#### DATA EXTRACT:
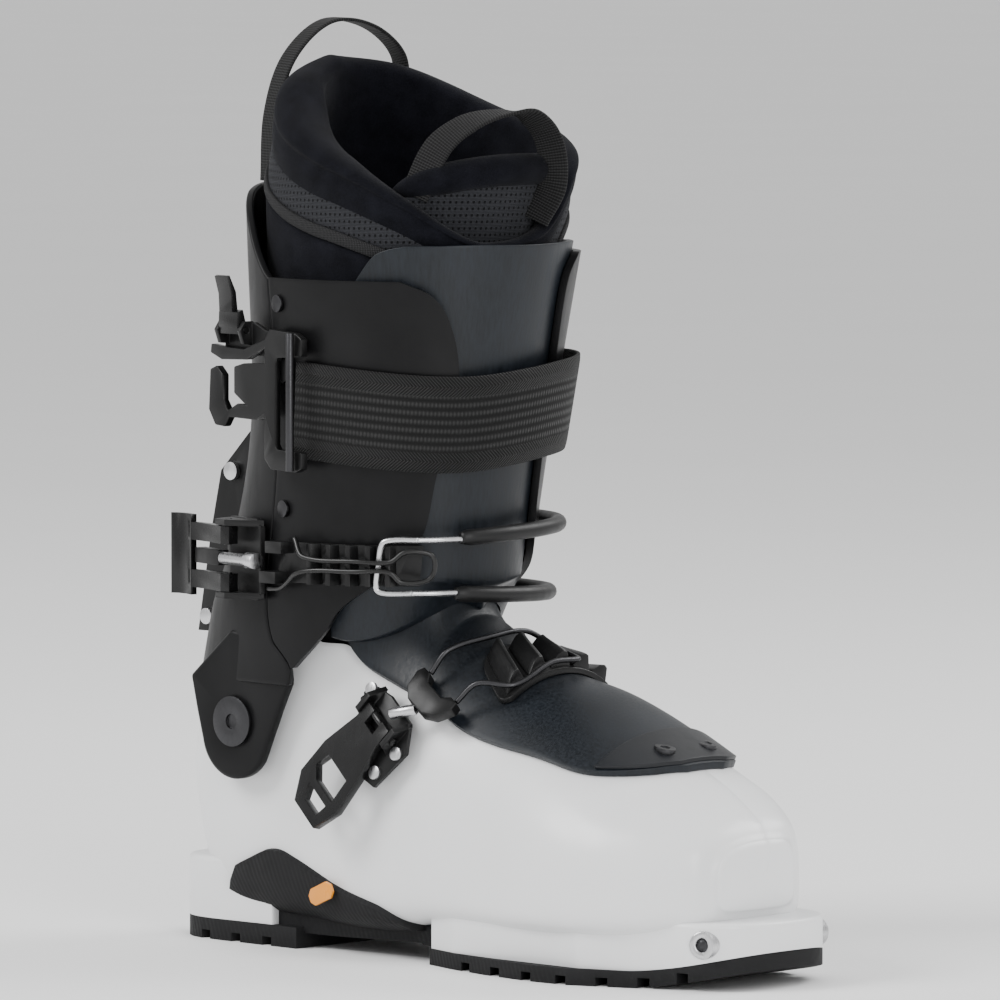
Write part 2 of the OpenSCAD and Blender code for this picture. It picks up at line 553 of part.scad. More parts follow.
// Height and standing-off of the strap lever's pin in the buckle's frame
strap_pin_at = [28, 1.2];
module strap_buckle_base() color("#111111") place() on_cuff(strap_at, strap_yaw) {
  translate([-12, 24, -4.2]) linear_extrude(2.4)
    polygon([[-32, -6], [-30, 7], [-14, 7], [-6, 4], [4, 4], [8, -14], [4, -16], [-8, -6]]);
  for (x = [-43, -28.6]) difference() {
    translate([x, 0, 0]) rotate([90, 0, 90]) linear_extrude(2)
      polygon([[22.2, -2.5], [22.6, 2.4], [28, 4.4], [31.5, 2], [31.5, -2.5]]);
    translate([x - 1, strap_pin_at[0], strap_pin_at[1]]) rotate([0, 90, 0]) cylinder(r = 1.4 + fit, h = 4);
  }
}
module strap_lever() color("#151515") place() on_cuff(strap_at, strap_yaw) {
  translate([-42.9, strap_pin_at[0], strap_pin_at[1]]) rotate([0, 90, 0]) cylinder(r = 1.4, h = 16.2);
  translate([-40.6, 0, 0]) rotate([90, 0, 90]) linear_extrude(11.6)
    polygon([[26.2, -0.6], [26.4, 3.2], [30, 4], [35, 3.8], [36, 1], [31, -0.4], [28.5, -1.2]]);
  translate([-40.6, 0, 0]) rotate([90, 0, 90]) linear_extrude(8)
    polygon([[34, 0.6], [34, 3.6], [42, 4], [49, 6], [49.5, 4.8], [43, 1.6]]);
}
module strap_frame() color("#0f0f10") place() on_cuff(strap_at, strap_yaw) translate([0, 0, -1.6])
  linear_extrude(3.2) {
    polygon([[-15, 25], [-12, 29], [4, 28], [8, 26], [8, 19], [-7, 18], [-8.5, 16], [-8.5, -16], [-7, -18],
             [8, -18.5], [8, -25], [4, -26.5], [-11, -26], [-15, -22], [-15, -4], [-24, -3], [-34, 3],
             [-34, 13.5], [-28, 15], [-15, 15.5]]);
    polygon([[-14, 22], [-26, 16.5], [-42, 16], [-49, 18.5], [-48.5, 22], [-40, 21], [-28, 20.5], [-14, 25.5]]);
    polygon([[-14, -1], [-20, -1.5], [-32, -1], [-38, -4], [-41, 0], [-41, 10], [-45, 13.5], [-49, 12],
             [-50, -4], [-46, -10], [-40, -10.5], [-37, -6.5], [-20, -7], [-14, -6]]);
  }
module strap_pin() color("silver") place() on_cuff(strap_at, strap_yaw)
  translate([4, 1.2, 4]) rotate([90, 0, 0]) cylinder(r = 1.6, h = 54, center = true);
// ---------- cuff buckle ----------

cuff_hinge = [58.5, -56.6, 155.5];
cuff_yaw = -18;
module cuff_buckle_base() color("#101010") place() on_cuff(cuff_hinge, cuff_yaw) {
  translate([1, 0, -8.6]) plate(28, 32, 2.2, 3);
  for (s = [-1, 1]) difference() {
    translate([0, s * 14.4, 0]) rotate([90, 0, 0]) linear_extrude(2.4, center = true)
      polygon([[-11, -8], [-5, 3.2], [3, 3.4], [11, -3], [15, -8]]);
    translate([0, s * 14.4, 0]) rotate([90, 0, 0]) cylinder(r = 1.6 + fit, h = 4, center = true);
  }
}
module cuff_link() color("#0d0d0d") place() on_cuff(cuff_hinge, cuff_yaw)
  translate([-24.5, -3, -2.4]) cube([20.5, 6, 4.8]);
module cuff_lever() color("#0d0d0d") place() on_cuff(cuff_hinge, cuff_yaw) {
  for (s = [-1, 1]) translate([0, s * 5.5, 0]) rotate([-s * 90, 0, 0]) cylinder(r = 1.6, h = 10.2);
  for (s = [-1, 1]) translate([0, s * 9.4, 0]) rotate([90, 0, 0]) linear_extrude(7, center = true)
    polygon([[3, -2.6], [4, 1.8], [1, 4], [-12, 2.6], [-28, 3.4], [-28, 0.6], [-14, -1], [-6, -3.4]]);
  rotate([90, 0, 0]) linear_extrude(32, center = true)
    polygon([[-25.5, 3.4], [-25.5, 0.9], [-33, 0.6], [-38, 2.4], [-39.5, 5], [-38.4, 5.6], [-36, 3.6], [-31, 2.8]]);
}
module cuff_adjuster() color("silver") place() on_cuff(cuff_hinge, cuff_yaw) rotate([0, 8, 0]) {
  translate([-3.6, 0, 0]) rotate([0, 90, 0]) cylinder(r = 2.4, h = 18);
  translate([13, 0, 0]) rotate([0, 90, 0]) cylinder(r = 3.2, h = 6);
}
module cuff_rack() color("#121213") place() body() {
  as = steps(92, 38, 12);
  slab([for (h = [-8, 8]) [for (a = as) cuff_point(155.5 + h, a, cuff_wall + 3.4)]],
       [for (h = [-8, 8]) [for (a = as) cuff_point(155.5 + h, a, cuff_wall + 1)]]);
  for (a = [78, 71, 64, 57, 50]) translate(cuff_point(155.5, a, cuff_wall + 3.2))
    rotate([0, 0, 90 - a * 1.02]) rotate([90, 0, 0]) translate([0, 8, 0]) rotate([90, 0, 0])
      linear_extrude(16) polygon([[-2.6, -0.4], [2.4, -0.4], [2.4, 1], [0.2, 4.6], [-1.8, 4.6]]);
  for (s = [-1, 1]) translate(cuff_point(155.5 + s * 6, 91, cuff_wall + 6.5)) rotate([0, 0, -2])
    cube([9, 7.4, 4.6], center = true);
}
function rack_line(a, h, out) = cuff_point(155.5 + h, a, cuff_wall + out);
module rack_puller() color("#0a0a0a") place() body() {
  tube(bend([rack_line(93, -11, 5), rack_line(88, -10, 6.2), rack_line(80, -3, 10.1), rack_line(62, -2, 10.1),
             rack_line(50, -2, 10.1), rack_line(45, -6, 9.9), rack_line(36, -5, 9.7), rack_line(34, 0, 9),
             rack_line(36, 5, 9.7), rack_line(45, 6, 9.9), rack_line(50, 2, 10.1), rack_line(62, 2, 10.1),
             rack_line(80, 3, 10.1), rack_line(86, 10, 7)], 3), 1, 6);
}
module cuff_bail() color("silver") place() body()
  tube(bend([rack_line(41, 10.5, 7.4), rack_line(51, 10.5, 7.4), rack_line(54, 9, 7.4), rack_line(54, 0, 7.4),
             rack_line(54, -9, 7.4), rack_line(51, -10.5, 7.4), rack_line(41, -10.5, 7.4)], 3), 1.2, 8);
function cable_line(s) = [rack_line(40.4, s * 10.5, 7.4), rack_line(24, s * 10.6, 5.4)];
module cuff_cables() color("#151515") place() body() for (s = [-1, 1]) tube(cable_line(s), 1.2, 8);
module cable_sleeves() color("#1c1c1c") place() body() for (s = [-1, 1])
  tube([for (a = steps(23.6, -92, 20)) cuff_point(155.5 + s * (11 + 3 * sin(max(0, 24 - a))), a,
        cuff_wall + 4.2 + 4 * exp(-((a + 38) / 26) ^ 2))], 3.2, 8);
module cable_anchor() color("#111111") place() difference() {
  translate(cuff_point(155.5, -99, cuff_wall)) rotate([0, 0, 172]) rotate([90, 0, 0]) difference() {
    translate([0, 0, -2]) plate(14, 40, 9.9, 3);
    for (s = [-1, 1]) translate([0, s * 13.7, 4.2]) rotate([0, 90, 0]) cylinder(r = 3.5, h = 40, center = true);
  }
  cuff_block();
}

// ---------- instep buckle ----------

instep_hinge = [129, -44.5, 95];
instep_turn = 50;
instep_tilt = -13;
// Local X up the strap's line, local Y across it, local Z out of the shell
module on_instep() {
  translate(instep_hinge) rotate([90, 0, 0]) rotate([instep_tilt, 0, 0]) rotate([0, 0, instep_turn])
    children();
}
module instep_buckle_base() color("#121212") place() on_instep() {
  translate([-6, -3, -4.4]) linear_extrude(1.8)
    polygon([[-16, -6], [-14, -14], [6, -16], [15, -8], [15, 8], [12, 17], [6, 20], [2, 14], [-8, 6]]);
  for (y = [-11, 10]) difference() {
    translate([0, y, 0]) rotate([90, 0, 0]) linear_extrude(2.4, center = true)
      polygon([[-8, -3.8], [-4, 3], [4, 3], [9, -3.8]]);
    translate([0, y, 0]) rotate([90, 0, 0]) cylinder(r = 1.6 + fit, h = 4, center = true);
  }
}
module instep_rivets() color("silver") place() on_instep() {
  for (p = [[-15.5, -13.4], [-3, -15.6], [4, 14.3]]) translate([p[0], p[1], -2.5]) cylinder(r = 2.7, h = 1.4);
}
lever_outline = [[1.7, -8.6], [1.7, 8.6], [-6, 8.6], [-24, 13], [-40, 13], [-50, 6], [-50, -10], [-38, -14],
                 [-22, -12], [-8, -8.6]];
module instep_lever() color("#131313") place() on_instep() {
  rotate([90, 0, 0]) cylinder(r = 1.6, h = 26, center = true);
  difference() {
    translate([0, 0, -1.8]) linear_extrude(3.8) polygon(lever_outline);
    translate([0, 0, -4]) linear_extrude(8) polygon([[-26, -8], [-26, 7], [-33, 9], [-37, 4], [-37, -9]]);
    translate([0, 0, -4]) linear_extrude(8) polygon([[-40, -8], [-40, 6], [-46, 3], [-46, -7]]);
    translate([-5, -3.4, -4]) cube([14, 6.8, 9]);
  }
}
// Frame of the yoke: local X along the pull, local Z out of the shell
yoke_at = [150, -38.5, 104];
yoke_x = unit([0.48, 0.64, 0.6]);
yoke_out = [0.25, -0.75, 0.6];
yoke_z = unit(yoke_out - (yoke_out * yoke_x) * yoke_x);
yoke_y = cross(yoke_z, yoke_x);
function yoke_local(p) = yoke_at + yoke_x * p[0] + yoke_y * p[1] + yoke_z * p[2];
module on_yoke() {
  multmatrix([[yoke_x[0], yoke_y[0], yoke_z[0], yoke_at[0]], [yoke_x[1], yoke_y[1], yoke_z[1], yoke_at[1]],
              [yoke_x[2], yoke_y[2], yoke_z[2], yoke_at[2]], [0, 0, 0, 1]]) children();
}
link_from = [136.4, -45.6, 98];
module instep_link() color("silver") place() body()
  tube([link_from, mix(link_from, yoke_local([-6.2, 0, 0]), 0.5), yoke_local([-6.2, 0, 0])], 2.2, 12);
module instep_yoke() color("#151516") place() on_yoke() translate([-6, 0, -2.8]) linear_extrude(5.6)
  polygon([[0, -5], [0, 5], [3, 10], [10, 13], [13, 12], [13, 8], [10, 5], [10, -5], [13, -8], [13, -12],
           [10, -13], [3, -10]]);
// Toothed rack over the instep: u runs across to the inner side, v towards the ankle
function rack_point(u, v, out) = shell_point(30 - 11 * v + 3 * u, -3 - 32 * u - 6 * v, out);
rack_low = tongue_gap + tongue_wall + 0.2;
rack_pad = rack_low + 2.4;
module instep_wires() color("#0c0c0c") place() body()
  tube(concat(wire_side(-1), [rack_point(0.24, 0, rack_pad + 3.4)],
              [for (i = [len(wire_side(1)) - 1:-1:0]) wire_side(1)[i]]), 1.1, 8);
function wire_side(s) = bend([yoke_local([7.4, s * 9.6, 0]), yoke_local([18, s * 11, 3]),
  rack_point(-0.75, s * 1.12, rack_pad + 4), rack_point(-0.2, s * 1.12, rack_pad + 4),
  rack_point(0.24, s * 1.08, rack_pad + 3.6), rack_point(0.24, s * 0.5, rack_pad + 3.4)], 4);
module instep_rack() color("#141414") place() body() {
  slab([for (v = steps(-1, 1, 4)) [for (u = steps(-1, 1, 10)) rack_point(u, v, rack_pad)]],
       [for (v = steps(-1, 1, 4)) [for (u = steps(-1, 1, 10)) rack_point(u, v, rack_low)]]);
  for (u = [-0.72, -0.36, 0, 0.36, 0.72]) loft([for (v = steps(-0.82, 0.82, 3))
    [rack_point(u - 0.17, v, rack_pad - 0.6), rack_point(u + 0.16, v, rack_pad - 0.6),
     rack_point(u + 0.16, v, rack_pad + 5.6), rack_point(u + 0.1, v, rack_pad + 6),
     rack_point(u - 0.17, v, rack_pad + 1)]]);
}
module instep_anchor() color("silver") place() translate(rack_point(0.94, 0.5, rack_pad + 0.05))
  rotate([-32, 20, 0]) cylinder(r = 2, h = 1.4);

lower_shell();
outsole();
sole_badge();
toe_inserts();
heel_insert();
boot_board();
footbed();
liner_foot();
throat_gasket();
instep_tongue();
toe_plate();
toe_plate_bolts();
pivot_bolts();
lock_anchor();
lock_bar();
cuff_frame();
cuff_wrap_lateral();
cuff_wrap_medial();
cuff_rivets();
shin_tongue();
lock_housing();
housing_screws();
walk_lever();
liner_ankle();
liner_cuff();
liner_tongue();
pull_loop_rear();
pull_loop_front();
power_strap();
strap_buckle_base();
strap_lever();
strap_frame();
strap_pin();
strap_anchor();
cuff_buckle_base();
cuff_lever();
cuff_link();
cuff_adjuster();
cuff_rack();
rack_puller();
cuff_bail();
cuff_cables();
cable_sleeves();
cable_anchor();
instep_buckle_base();
instep_rivets();
instep_lever();
instep_link();
instep_yoke();
instep_wires();
instep_rack();
instep_anchor();
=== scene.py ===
"""Alpine touring boot: the looks around the packed model, laid out as an add-on and run as a script."""

import math

import bpy
import numpy as np
from bpy.props import FloatProperty, FloatVectorProperty, PointerProperty
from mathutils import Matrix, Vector


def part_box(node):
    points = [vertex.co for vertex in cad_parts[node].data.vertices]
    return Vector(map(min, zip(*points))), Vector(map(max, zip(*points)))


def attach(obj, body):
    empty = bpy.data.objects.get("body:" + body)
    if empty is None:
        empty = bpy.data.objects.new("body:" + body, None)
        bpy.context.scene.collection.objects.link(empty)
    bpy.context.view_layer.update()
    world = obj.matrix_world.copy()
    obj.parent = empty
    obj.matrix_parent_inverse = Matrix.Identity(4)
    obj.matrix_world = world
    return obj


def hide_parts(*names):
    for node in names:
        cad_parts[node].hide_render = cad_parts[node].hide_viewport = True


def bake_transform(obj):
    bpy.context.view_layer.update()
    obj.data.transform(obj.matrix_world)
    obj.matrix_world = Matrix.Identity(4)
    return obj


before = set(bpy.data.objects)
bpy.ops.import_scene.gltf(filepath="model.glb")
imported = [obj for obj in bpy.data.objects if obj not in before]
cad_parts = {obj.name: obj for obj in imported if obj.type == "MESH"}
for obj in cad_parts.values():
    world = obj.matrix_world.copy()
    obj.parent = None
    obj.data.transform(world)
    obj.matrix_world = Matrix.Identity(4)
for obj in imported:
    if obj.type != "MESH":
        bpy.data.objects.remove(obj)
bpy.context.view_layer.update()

bl_info = {
    "name": "Alpine touring boot",
    "version": (1, 0, 0),
    "blender": (4, 5, 0),
    "location": "View3D > Sidebar > Boot",
    "description": "Builds a touring boot's shell, cuff, liner, straps and buckles around its frame",
    "category": "Object",
}

# ---------- the boot's own axes ----------
# Boot axes in millimetres: x from the heel edge to the toe, y to the inner side of the foot, z up.
# The sole's heel edge is x = 0 and the toe sockets lie evenly about y = 0.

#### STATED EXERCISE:
Give only the count of lines in the data that include the string "body".

#### RESPONSE TO THE EXERCISE:
11